PROBLEM TO WORK ON: Only the lines from the start of the entries through the line with "as if worn." are wanted; please output them exactly.

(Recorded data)

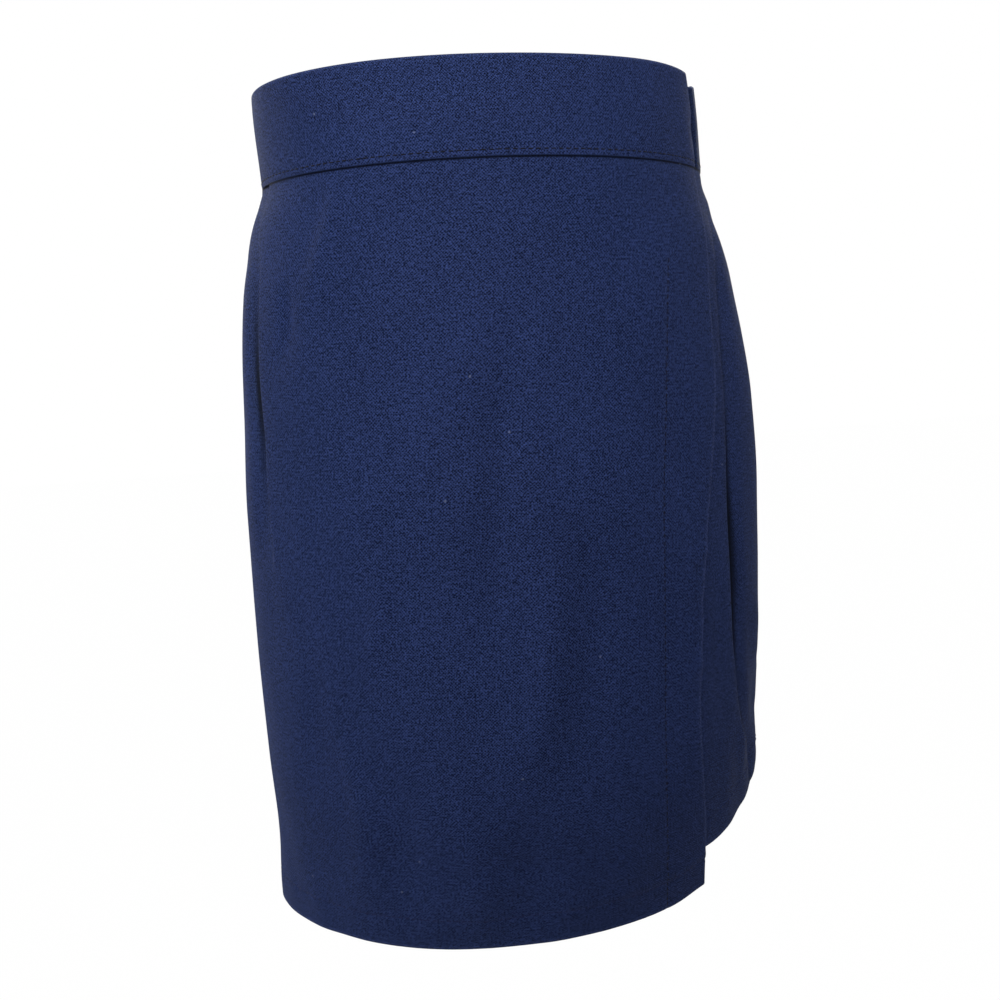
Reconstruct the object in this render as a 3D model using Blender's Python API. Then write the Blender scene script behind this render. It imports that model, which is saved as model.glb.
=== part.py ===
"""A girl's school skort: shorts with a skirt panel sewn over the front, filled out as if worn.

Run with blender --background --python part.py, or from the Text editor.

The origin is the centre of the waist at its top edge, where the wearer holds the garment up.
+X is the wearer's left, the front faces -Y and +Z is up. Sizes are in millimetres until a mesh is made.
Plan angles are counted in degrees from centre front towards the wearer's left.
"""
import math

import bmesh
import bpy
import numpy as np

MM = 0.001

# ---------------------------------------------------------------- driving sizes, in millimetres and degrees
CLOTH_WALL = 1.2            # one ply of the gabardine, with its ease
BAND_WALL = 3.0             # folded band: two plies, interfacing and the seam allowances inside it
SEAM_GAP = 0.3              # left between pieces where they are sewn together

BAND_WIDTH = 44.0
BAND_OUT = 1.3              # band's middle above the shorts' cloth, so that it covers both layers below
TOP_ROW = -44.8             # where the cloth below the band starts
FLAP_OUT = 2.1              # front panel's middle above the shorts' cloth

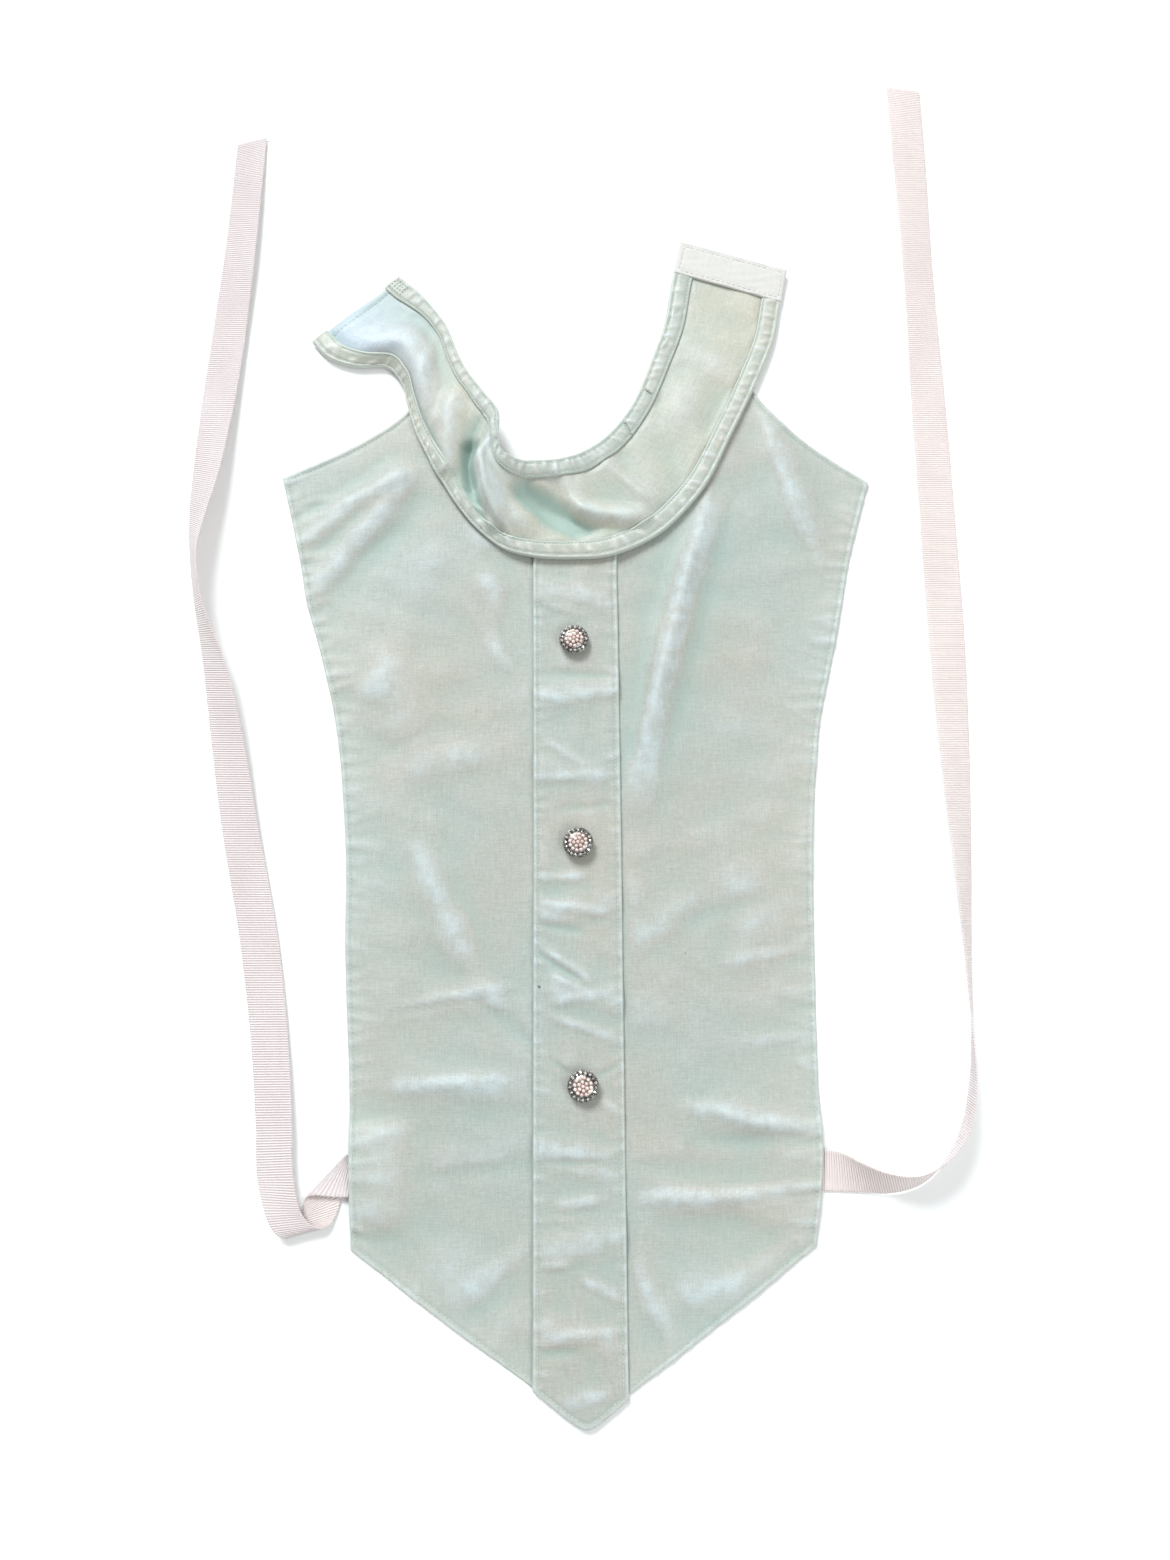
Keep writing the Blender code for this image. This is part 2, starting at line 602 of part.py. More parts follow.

CORRECT OUTPUT:
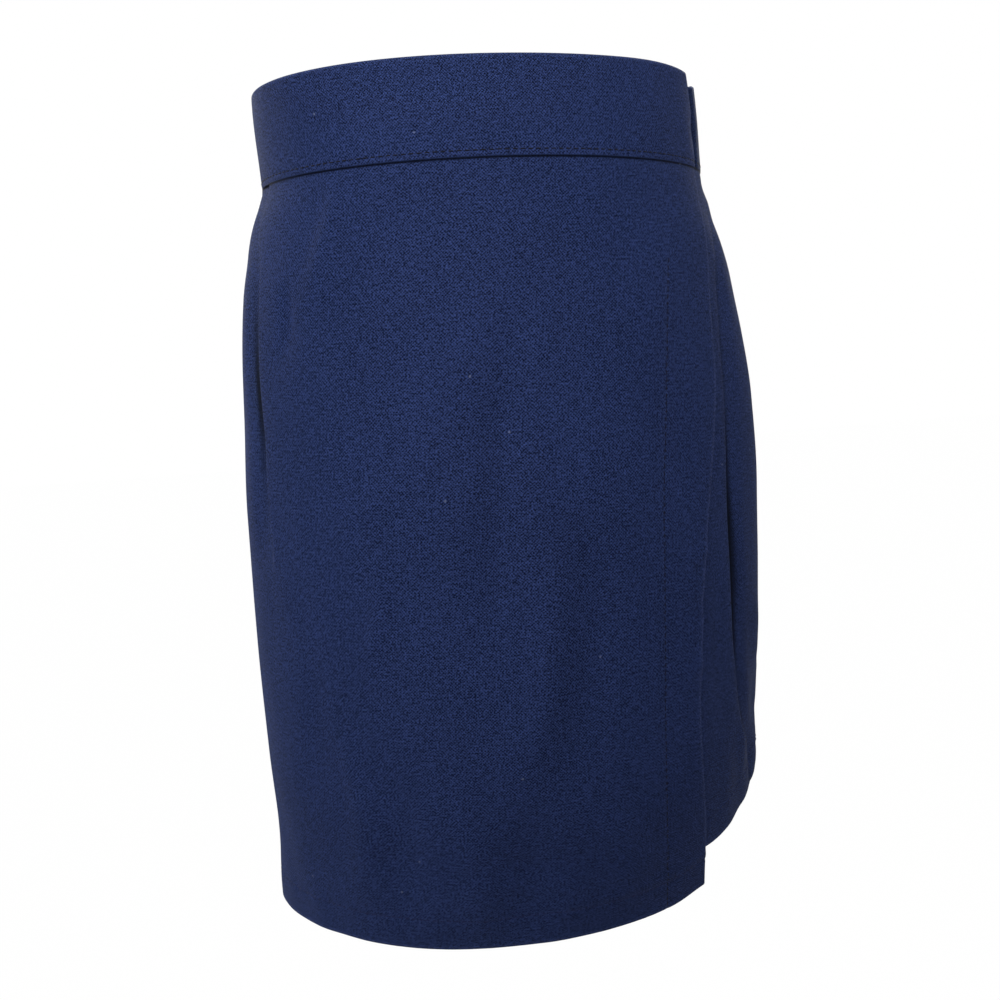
Reconstruct the object in this render as a 3D model using Blender's Python API. Then write the Blender scene script behind this render. It imports that model, which is saved as model.glb.
=== part.py ===
"""A girl's school skort: shorts with a skirt panel sewn over the front, filled out as if worn.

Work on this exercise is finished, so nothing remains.